Figure 7. Apple’s GUI design patent US D604305
Protecting retail businesses
Industrial designs may be vital for protecting retail businesses where utility patents, copyright and trademarks fall short. The scope of what a design patent protects can be tailored using techniques such as showing some parts of the article in dashed lines to convey that those parts are disclaimed from the design. Designs can cover, for example, a building, a shop or a fixture of that shop. The designs of interior features such as tables, shelving units or other display fixtures, architectural features or even product arrangements can also be important to a retailer’s aesthetic. Design protection may prevent a competitor from styling their spaces in a similar way.
Microsoft, Facebook, Mitsubishi Electric, Honeywell and Uber have been early adopters of the Canadian Intellectual Property Office’s (CIPO) new practice that allows an animated graphical user interface (GUI) to be filed as a single design. The CIPO now considers computer-generated animated designs with a sequence of frames to be protectable as a single design. Software designers should consider taking advantage of the new practice for animated GUIs, either in parallel or as an alternative to utility patent protection.
One of the most notable examples of industrial design enforcement of GUIs is Apple suing Samsung for infringing Apple’s unique iOS interface design (US Design Patent D604305). After appeals and retrial, the court found in favour of Apple and awarded approximately $500 million in damages (Apple Inc v Samsung Electronics Co, No 11-CV-01846 (ND Cal)).

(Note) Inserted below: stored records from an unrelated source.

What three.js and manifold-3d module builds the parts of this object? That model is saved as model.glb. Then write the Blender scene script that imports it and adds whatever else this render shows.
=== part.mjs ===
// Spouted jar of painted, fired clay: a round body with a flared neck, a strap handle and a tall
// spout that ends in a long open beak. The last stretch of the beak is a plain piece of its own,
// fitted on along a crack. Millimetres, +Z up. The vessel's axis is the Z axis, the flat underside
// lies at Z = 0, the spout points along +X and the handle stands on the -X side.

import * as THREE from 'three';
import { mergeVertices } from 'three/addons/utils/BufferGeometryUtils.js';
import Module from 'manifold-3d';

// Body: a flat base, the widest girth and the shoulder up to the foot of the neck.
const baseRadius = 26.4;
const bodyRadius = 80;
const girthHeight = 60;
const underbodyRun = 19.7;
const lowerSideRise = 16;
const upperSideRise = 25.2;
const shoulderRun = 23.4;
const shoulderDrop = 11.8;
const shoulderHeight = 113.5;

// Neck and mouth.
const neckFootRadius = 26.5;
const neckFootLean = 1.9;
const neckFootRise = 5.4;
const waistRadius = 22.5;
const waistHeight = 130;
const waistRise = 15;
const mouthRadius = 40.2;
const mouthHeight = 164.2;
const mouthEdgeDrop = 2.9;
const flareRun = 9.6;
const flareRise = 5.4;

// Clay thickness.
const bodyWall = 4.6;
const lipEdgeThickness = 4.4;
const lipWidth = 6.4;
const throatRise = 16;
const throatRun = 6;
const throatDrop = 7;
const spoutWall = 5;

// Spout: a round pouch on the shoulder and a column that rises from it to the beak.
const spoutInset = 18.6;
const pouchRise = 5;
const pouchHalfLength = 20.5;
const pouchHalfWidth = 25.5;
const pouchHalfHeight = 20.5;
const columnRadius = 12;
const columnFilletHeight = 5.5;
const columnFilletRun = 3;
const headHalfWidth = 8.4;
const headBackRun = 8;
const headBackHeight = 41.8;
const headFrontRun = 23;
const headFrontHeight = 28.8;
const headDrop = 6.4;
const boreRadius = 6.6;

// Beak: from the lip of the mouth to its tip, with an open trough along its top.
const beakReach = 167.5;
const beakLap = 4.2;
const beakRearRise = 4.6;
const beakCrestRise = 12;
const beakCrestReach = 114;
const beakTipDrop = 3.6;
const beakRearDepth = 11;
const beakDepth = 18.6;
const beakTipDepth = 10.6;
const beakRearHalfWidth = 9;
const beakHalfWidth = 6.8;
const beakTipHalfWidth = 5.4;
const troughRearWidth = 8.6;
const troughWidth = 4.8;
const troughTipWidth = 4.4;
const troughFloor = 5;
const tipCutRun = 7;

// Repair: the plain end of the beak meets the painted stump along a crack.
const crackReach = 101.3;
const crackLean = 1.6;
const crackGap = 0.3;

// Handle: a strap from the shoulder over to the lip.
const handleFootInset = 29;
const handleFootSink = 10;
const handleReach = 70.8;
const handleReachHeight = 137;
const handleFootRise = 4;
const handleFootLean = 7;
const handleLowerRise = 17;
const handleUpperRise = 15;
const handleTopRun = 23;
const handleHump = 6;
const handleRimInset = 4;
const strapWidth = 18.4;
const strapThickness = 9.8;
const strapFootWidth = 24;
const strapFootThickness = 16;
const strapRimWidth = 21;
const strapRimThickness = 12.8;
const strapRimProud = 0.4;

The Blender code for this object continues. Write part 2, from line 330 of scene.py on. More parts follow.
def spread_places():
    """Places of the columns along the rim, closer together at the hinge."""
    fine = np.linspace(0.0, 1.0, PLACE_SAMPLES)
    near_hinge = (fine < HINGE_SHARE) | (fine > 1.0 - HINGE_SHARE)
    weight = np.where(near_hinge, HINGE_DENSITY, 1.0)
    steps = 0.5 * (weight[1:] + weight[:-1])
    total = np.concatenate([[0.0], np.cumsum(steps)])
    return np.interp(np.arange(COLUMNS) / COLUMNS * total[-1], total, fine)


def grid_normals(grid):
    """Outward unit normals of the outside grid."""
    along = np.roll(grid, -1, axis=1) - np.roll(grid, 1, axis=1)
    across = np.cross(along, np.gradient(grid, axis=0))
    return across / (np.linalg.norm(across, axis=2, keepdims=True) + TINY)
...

Utility models and industrial designs should be considered as valuable IP rights within an IP portfolio. These IP rights can be useful in seeking quick settlements when competitors are copying your designs or technical solutions. Given the relative lower cost of obtaining such protection, in countries where patent protection is not being sought, industrial designs and utility models can be a worthy alternative form of IP protection.